L’arroganza di Mauro Moretti ha il pregio di far aumentare l’odio sociale, “di classe”, si sarebbe detto una volta. Il difetto è quello di farmi morire di bile.
Vengono in mente gli scritti sulla mobilità di Ivan Illich (L’elogio della bicicletta), Jean Robert (Tempo rubato), Colin Ward (Dopo l’automobile), Guido Viale (Tutti in taxi), Ivan Cicconi (Il libro nero dell’alta velocità) che spiegano come l’aumento della velocità di alcuni fa diminuire quella della maggior parte dei viaggiatori. Scriveva Robert trent’anni fa: “L’accelerazione di alcuni diminuisce la vostra mobilità e degrada il vostro spazio vitale (…) Coloro che decidono agiscono come se l’interesse generale ordinasse loro di rendere più veloci gli uomini che incidono più pesantemente nell’apparato produttivo. Dunque, scelgono di credere che il valore del tempo di ciascuno sia indicativo del ruolo che riveste nella produzione di ricchezza sociale.(…) Gli itinerari più rapidi si dischiudono davanti agli individui più pesanti”. Per lasciare passare questi signori fortunati si creano  gli “ingorgati” nel traffico ordinario, “la coorte dei rallentati”. Cosicché: “La parte del tempo sociale mangiato dai trasporti aumenta con lo sviluppo delle infrastrutture stradali o ferroviarie. Ciò che gli amministratori esigono da una Rer (treno ad alta velocità francese), da un aeroporto o da una tangenziale è che facciano guadagnare tempo agli agenti economici giudicati più produttivi”.

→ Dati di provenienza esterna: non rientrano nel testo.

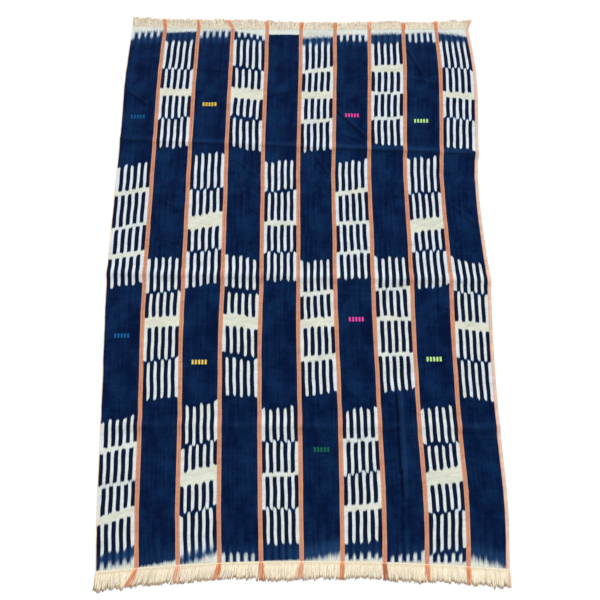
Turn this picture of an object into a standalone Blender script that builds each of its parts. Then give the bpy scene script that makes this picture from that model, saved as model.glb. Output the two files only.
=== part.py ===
"""A strip-woven indigo ikat cloth lying flat on a floor, made in Blender.

Ten narrow woven strips are sewn edge to edge, and each strip ends in a short fringe of its own warp.
Metres, +Z up. +Y runs along the strips to the far end, +X across them to the right. The cloth's underside
lies at Z 0, and the middle of its outline is the origin.
"""

import math
import random
from typing import NamedTuple

import bmesh
import bpy
from mathutils import Vector

# Driving sizes, in metres
STRIP_COUNT = 10
STRIP_PITCH = 0.102
CLOTH_THICKNESS = 0.0012
PIECE_GAP = 0.0003
SELVEDGE_WIDTH = 0.006
PLAIN_ROW_SPACING = 0.074

# The ends of the woven strips, where the hem is stitched
NEAR_HEM_Y = -0.725
NEAR_HEM_DROP_LEFT = 0.024
NEAR_HEM_DROP_RIGHT = 0.019
FAR_HEM_Y = 0.748
FAR_HEM_RISE_LEFT = 0.011
FAR_HEM_RISE_RIGHT = 0.003
CLOTH_HALF_WIDTH = 0.51
SQUARE_REACH = 0.6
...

 Da quando hanno quadruplicato con sede dedicata all’alta velocità la linea Venezia Padova  - ad esempio - i tempi di percorrenza (da orario ferroviario) dei treni regionali tra le stazioni intermedie è aumentato. Per potersi concentrare sui treni più remunerativi (ma sarà davvero vero? Nei bilanci dettagliati linea per linea le ferrovie calcolano, ad esempio, le sale d’attesa e le biglietterie riservate ai Vip, il personale aggiuntivo di pulizia viaggiante, le comunicazioni dedicate, ecc.?). Trenitalia sta tagliando a man bassa le linee a lunga percorrenza normali (gli espressi). Presto, per andare da Trieste a Napoli non basteranno quattro cambi. Ovviamente senza coincidenze.


Bisognerebbe ricordare agli uomini del marketing di Trenitalia che una volta di classi ce n’erano tre, ma almeno ricchi e poveri, pur viaggiando in carrozze separate, arrivavano assieme. Ora una persona che è poco solvibile sul mercato non arriva più. Nemmeno parte. C’era più “democrazia” allora che non ora.
Seconda considerazione. Mi è capitato (con un biglietto prenotato in prima classe per errore, non da me)  di viaggiare con un Tav. Ho scrutato i passeggeri. Secondo me ce n’erano pochi che non “paga la ditta”, cioè noi, in sovraprezzo quando andiamo a comprare le merci. In tutti la stessa espressione  di ostentata ricchezza con la voglia di separarsi e di escludere. Probabilmente quando sbarcheranno entreranno nel loro Suv corazzato con due o quattro tubi di scappamento ed andranno nelle loro abitazioni ideali, che mi immagino siano in quartieri esclusivi protetti. Ho letto da qualche parte che negli Stati Uniti ogni quattro occupati ce n’é uno addetto in qualche modo a lavori della sicurezza: guardie giurate, poliziotti, soldati. Anche nelle stazioni italiane ne ho visti, a scorta dei bigliettai impegnati per il controllo dei biglietti. Eh già! Il mercato si regola da solo.